Saat Bang Sigit sundul, anggotanya yang lain yang ada di benteng 2 akan berlari
ke benteng 3 dengan cepat agar tak kena pukulan bola. Bang Sigit pun diberikan
kesempatan memukul 3 kali untuk memulangkan anak buahnya kembali ke benteng 1.
Bang Sigit pun melakukan pukulan pertamanya. “Ceppp...” pukulannya belum cukup
jauh rupanya untuk dapat memulangkan mereka. Ia kembali memukul dan “wow!” pukulannya
sangat jauh sekali dan jatuh di semak-semak kebun yang ada di ujung pertigaan jalan
ini. Semua anggotanya pun berlari ke benteng 1.
Kelompok
jaga langsung berlari ke kebun untuk mencari bola itu, namun mereka tak
menemukannya juga. Kelompok Bang Sigit lantas ikut mencari. Bola kasti sebesar
kepalan tangan itu memang sulit sekali ditemukan di tengah rumput hijau karena
warnanya yang juga hijau. Apalagi kebun ini sepertinya sudah lama tak dirawat
oleh pemiliknya, lihat saja! Banyak semak-semak disana dan bisa jadi bola kasti
itu bersembunyi diantara rimbunnya semak-semak. Entahlah, mengapa kami tak
takut ular yang kapan saja bisa datang. Adalah hal yang memungkinkan bagi ular
untuk datang dan mematuk kami. Di lingkunganku itu memang sering sekali
ditemukan ular. Kalau pun tidak dipatuk ular, badan kami pasti akan gatal-gatal
karena digigit serangga yang berada di rerumputan. Cukup lama juga kami mencari
dan akhirnya Bang Sigit menemukannya. Namun kami tak melanjutkan permainannya
lagi, waktu sudah senja sehingga kami harus pulang ke rumah masing-masing.

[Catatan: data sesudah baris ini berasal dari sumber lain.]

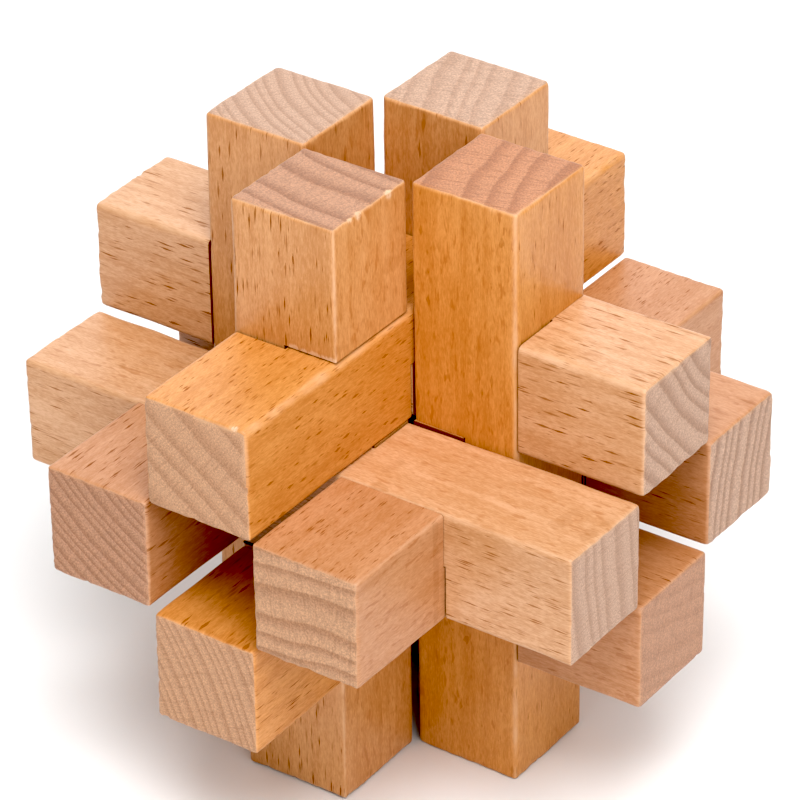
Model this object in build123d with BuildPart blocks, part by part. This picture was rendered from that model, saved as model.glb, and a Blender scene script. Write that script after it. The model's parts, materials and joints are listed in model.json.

Apalagi Bang Sigit, ia pasti tak ingin pulang ke rumahnya malam-malam karena
jalan ke rumahnya sangat gelap sekali dengan semak belukar di kanan-kiri jalan.
Kami
kembali ke rumah masing-masing untuk membersihkan diri, kecuali aku dan Puput
yang jarang sekali mandi di sore hari, ngirit air. Hehe...! Bermain di sore hari
adalah hal yang menyenangkan bagi kami sebelum matahari terbenam.